- Requirement
What follows is a block of records; restate each one word for word.

※

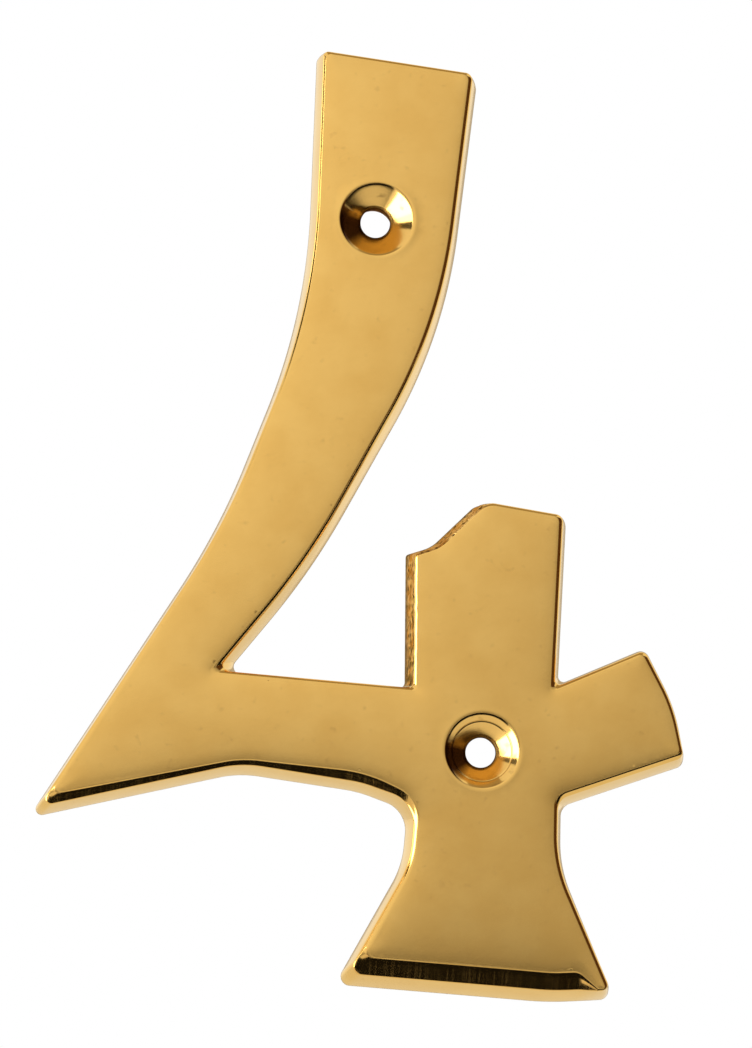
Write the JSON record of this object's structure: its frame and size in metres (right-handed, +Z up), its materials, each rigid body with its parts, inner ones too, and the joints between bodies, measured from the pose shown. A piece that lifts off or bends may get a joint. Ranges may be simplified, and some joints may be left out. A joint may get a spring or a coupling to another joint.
{
  "type": "door number",
  "caption": "Cast brass house numeral four with an open top: long curved diagonal stroke, pointed cross-bar, flared arm and foot, flat back and countersunk screw holes.",
  "frame": {"origin": "on the flat back, halfway between the axes of the two screw holes", "axes": "+Z up the figure, +Y out of the flat back towards the door, the polished face looks along -Y, +X to the reader's right"},
  "size_m": [0.052, 0.004, 0.0763],
  "materials": {
    "brass": "polished face and front edge, as-cast side walls"
  },
  "bodies": {
    "root": {"door_number": "brass"}
  },
  "joints": []
}
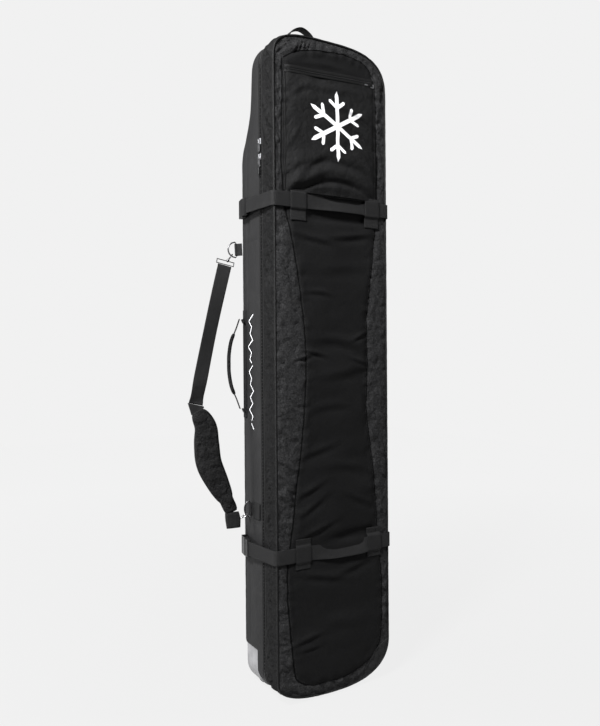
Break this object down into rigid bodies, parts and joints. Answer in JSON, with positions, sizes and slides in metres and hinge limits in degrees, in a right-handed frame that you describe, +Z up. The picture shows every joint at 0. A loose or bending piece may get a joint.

※

- The completed task
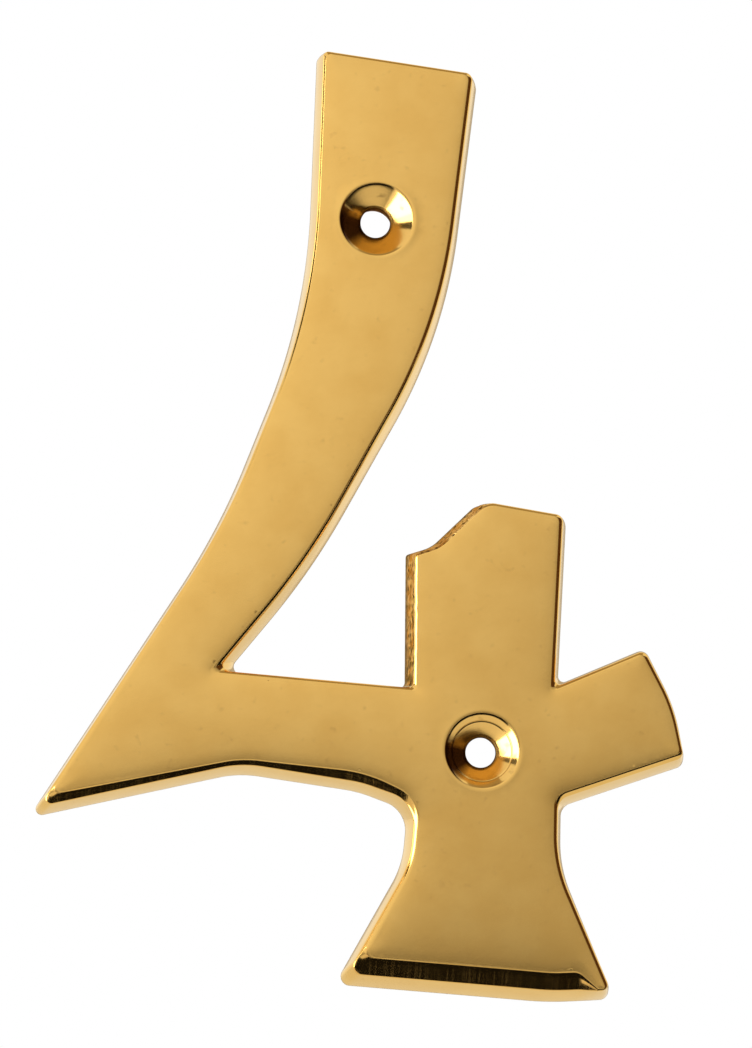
Write the JSON record of this object's structure: its frame and size in metres (right-handed, +Z up), its materials, each rigid body with its parts, inner ones too, and the joints between bodies, measured from the pose shown. A piece that lifts off or bends may get a joint. Ranges may be simplified, and some joints may be left out. A joint may get a spring or a coupling to another joint.
{
  "type": "door number",
  "caption": "Cast brass house numeral four with an open top: long curved diagonal stroke, pointed cross-bar, flared arm and foot, flat back and countersunk screw holes.",
  "frame": {"origin": "on the flat back, halfway between the axes of the two screw holes", "axes": "+Z up the figure, +Y out of the flat back towards the door, the polished face looks along -Y, +X to the reader's right"},
  "size_m": [0.052, 0.004, 0.0763],
  "materials": {
    "brass": "polished face and front edge, as-cast side walls"
  },
  "bodies": {
    "root": {"door_number": "brass"}
  },
  "joints": []
}
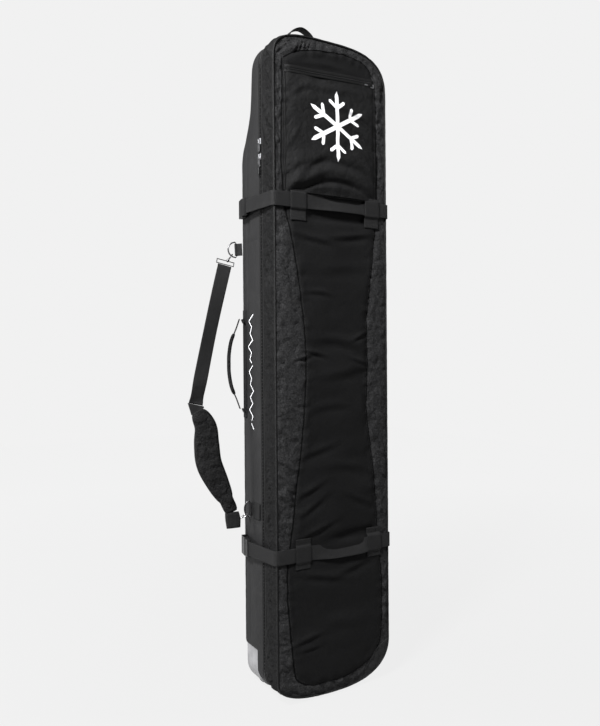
Break this object down into rigid bodies, parts and joints. Answer in JSON, with positions, sizes and slides in metres and hinge limits in degrees, in a right-handed frame that you describe, +Z up. The picture shows every joint at 0. A loose or bending piece may get a joint.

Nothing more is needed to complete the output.